The group's troubles started in May 2021, when its external auditor at the time, KPMG, flagged issues involving the group's transactions and receivables that amounted to at least RM3.5 billion, followed by a probe by the Securities Commission. Its shares were also suspended by Bursa Securities at the time, who directed the company to reveal the findings of a special independent review conducted by Ernst & Young Consulting Sdn Bhd (EY Consulting) into the company, following KPMG's revelations.

In response, Serba Dinamik sued KPMG for alleged negligence and breach of duties, sued EY Consulting to block it from revealing the findings, and sued Bursa, claiming it had overstepped its bounds.

Subsequently, four of its top executives, including group managing director and chief executive officer Datuk Mohd Abdul Karim Abdullah, were charged with furnishing false statements to Bursa over a revenue figure of some RM6 billion.
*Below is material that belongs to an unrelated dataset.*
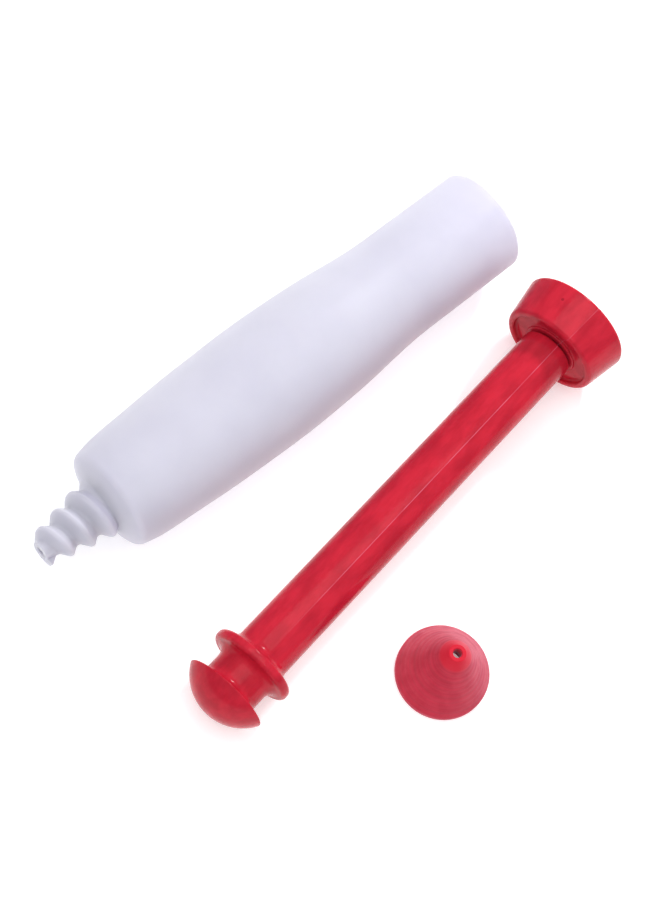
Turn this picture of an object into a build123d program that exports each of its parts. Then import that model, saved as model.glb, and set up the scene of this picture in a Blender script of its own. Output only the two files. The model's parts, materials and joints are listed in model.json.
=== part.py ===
from build123d import *
import math
import os

os.makedirs("parts", exist_ok=True)

# All lengths are in millimetres. The set lies on a table at z = 0, in the way it is laid out for filling.
# Each piece is turned about its own axis in its own frame first, and is then laid in its place.

# Squeeze tube: soft silicone body, open at the mouth, with a threaded neck at the other end.
# Its own frame has the shoulder at z = 0, the mouth at z = TUBE_LENGTH and the neck below zero.
TUBE_LENGTH = 138.2
TUBE_WALL = 1.5
SHOULDER_RADIUS = 14.6
SHOULDER_ROUND = 2.4
SHOULDER_SIDE_RADIUS = 15.3
SHOULDER_SIDE_HEIGHT = 3.2
BELLY_RADIUS = 18.13
BELLY_HEIGHT = 55.3
GRIP_RADIUS = 15.5
GRIP_HEIGHT = 106.0
RIM_ROUND = 0.5
# Outline between the shoulder and the belly, and between the belly and the grip, as pairs of
# (share of the height between them, share of the step in radius).
BELLY_RISE_SHARES = ((0.22, 0.41), (0.48, 0.72), (0.74, 0.90))
BELLY_FALL_SHARES = ((0.27, 0.12), (0.54, 0.42), (0.80, 0.88))

# Threaded neck of the tube, a cone with one coarse rounded thread.
NECK_LENGTH = 22.7
NECK_DROP = 2.8
NECK_TIP_RADIUS = 2.7
NECK_ROOT_RADIUS = 6.9
NECK_ROUND = 1.0
NECK_WALL = 1.2
THREAD_PITCH = 6.0
THREAD_HEIGHT = 1.95
THREAD_FOOT_WIDTH = 5.0
THREAD_CREST_WIDTH = 1.0
THREAD_SINK = 0.4
THREAD_TIP_RADIUS = 4.6
LEAD_SLOPE = 0.5
THREAD_START_ANGLE = 90.0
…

The four, however, were later discharged and acquitted after sending a representation letter to the Attorney General's Chambers. They only had to pay a total RM16 million in compounds.

Following the audit-saga-turned-legal-tussle with its auditors and regulator, the group has been dogged by financial troubles. For the 18 months ended June 30, 2021 (FY2021), the group made a net loss of RM185.37 million on revenue of RM8.61 billion.

The group then recorded a whopping net loss of RM1.09 billion in FY2022 as revenue dropped to RM1.35 billion. Its annual net loss then jumped to RM1.3 billion in FY2023 as revenue shrank further to RM403.23 million. In its first quarter of FY2024 that spanned July-September 2023, the group reported a net loss of RM80.67 million, down 23% from the RM104.6 million it incurred a year ago as it recorded lower expenses and finance costs. Revenue, however, fell 93.6% to RM13.75 million from RM213.58 million.

In January 2023, the courts allowed a petition filed by six financial institutions to wind up Serba Dinamik and its subsidiaries over debts totalling about RM5 billion — the largest insolvency case in the courts — while a liquidator from PWC was appointed by the court to undertake the winding up of the group.

In December last year, Bursa reprimanded Serba Dinamik and 10 of its directors for breaching market listing requirements, saying there had been "a serious dereliction of duties" among them that resulted in corporate governance failures, particularly in ensuring proper and timely disclosure of material information and compliance with the regulator's directive.

Fines ranging from RM355,200 to RM1.38 million were imposed on each of them. Mohd Abdul Karim and executive director Datuk Syed Nazim Syed Faisal were each fined RM1.38 million.